Why is it that Muslims are so enamoured of the revolutionary method, to the point of forgetting that there is such a thing as the da‘wa method?

 Why should they favour the ideology of Marx and Lenin when they have the Sunnah of the Final Prophet to show them the way?

The revolutionary path is that of reaction, and just explaining it in Islamic terms does not transform it into an Islamic method.

Da‘wa, on the other hand, calls for patience and avoidance of confrontation. This method, as opposed to that of reaction, is doubtless the more difficult of the two, but, in the long run, is the best calculated to bear fruit.

The revolutionary method is negative in that it has its roots in hatred and is guided by mere human desires;

 it calls for instant action, and it is always the others, the non-revolutionaries, who are pelted with stones. On the contrary, the da‘wa method is positive in that it grows out of love.

Where revolution calls for precipitateness, da‘wa advises patience, caution. Where revolutionary acts earn one popularity, da‘wa leads one into self-obliteration and the readiness to be the target of others’ stones.

Revolution is material in that it centres on human wants.

Da‘wa is spiritual in that it is inspired by the Quran and the hadith. Revolution aims at an external target. Da‘wa aims at eternal truth — a wholly internal matter.

The Reality of Monotheism

Monotheism means to believe in one God; to believe in the fact that all power lies in the hand of one God alone; that He alone deserves to be worshipped.

 No act in the nature of worship is lawful unless directed towards God.

It is God alone who fulfills all our needs.

 It is God alone who is behind the functioning of the entire universe. Superiority is the prerogative of the one and only God.

No one enjoys real superiority in this world. All such concepts are false as associate anyone or anything with any of the aspects of God’s sov- ereignty. The concept of God has been stated in the following verses of the Quran:

God, there is no god but Him, the Living, the Eternal one. Neither slumber nor sleep overtakes Him. His is what the heavens and the earth contain. No one can intercede with Him except by His permission.

He knows all about the affairs of men at present and in the future. They can grasp only that part of this knowledge, which He wills. His Throne is as vast as the heavens and the earth and the preservation of both does not weary Him. He is the Exalted, the Immense One. (2:255)

Worshipping God is to express reverence for one’s God and Creator, a Being who truly deserves to be held in awe.

On the contrary, when man bows his head before anyone else, he exalts one who is no better than himself—and¬ as such, having no right to be worshipped.

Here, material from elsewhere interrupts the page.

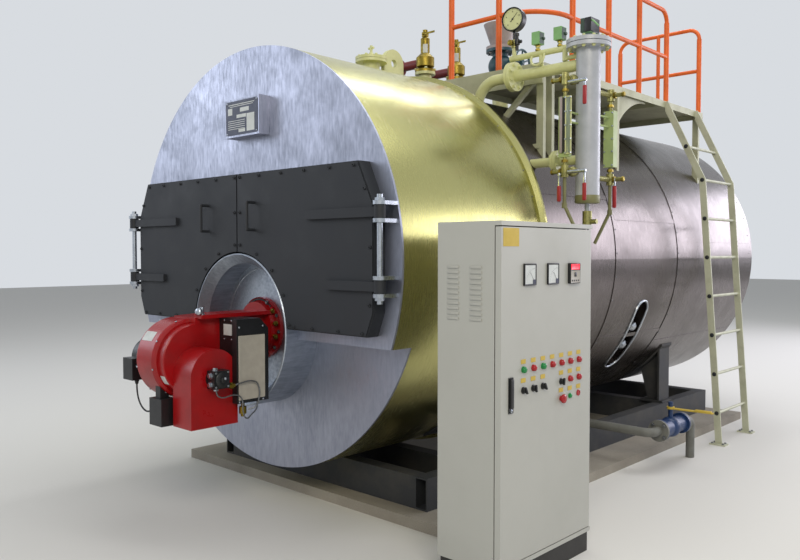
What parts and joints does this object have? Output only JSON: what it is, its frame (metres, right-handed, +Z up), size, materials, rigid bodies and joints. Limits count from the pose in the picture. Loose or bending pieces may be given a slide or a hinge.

Adoration of God glorifies Him, while worship of anything other than God degrades the worshipper.

Veneration of God makes man a realist, while prostrating himself before a non-God turns him into a creature of superstition. Bowing to God opens the door to the realization of the truth, while the worship of something other than God closes this very door in man’s face.

The focus of a monotheist is only one, while idolatry has myriad objects of worship. That is why the centre of attention and worship of a monotheist is the one and only God.

In all circumstances and throughout his entire life, he makes the one and the same God his all in all, but an idolator has no central point on which to focus.

 That is why shirk, that is, idolatry, is directed towards so many different things—the stars, the earth, man, the grave, the self, wealth, power, interests, children, etc.

This entire practice, coming under the heading of worship of things other than God, has been openly condemned by the Quran.

A monotheist is one who accords the supreme status to the one and only God. He asks Him alone to meet his needs.

He does obeisance before Him; he trusts Him implicitly and above all others, reserving for Him the supreme status in all respects.

Worship is the

ultimate stage in any relationship: that is why, whatever its form, it must have God as its object. Any gesture in the nature of adulation is not permissible except when meant for God.

When an individual makes God the object of his worship, he bows before an entity, which really exists.

On the contrary, one who makes a non-God the object of his worship, bows before something which has no actual existence, even although he may have set up before him some material image of his ‘god.’

While the former has found the true source of power, the latter has simply associated himself with crass superstitious notions, which have no basis in logic.

God’s worshippers are graced with eternal blessings; the worshippers of things other than God can expect nothing but eternal deprivation.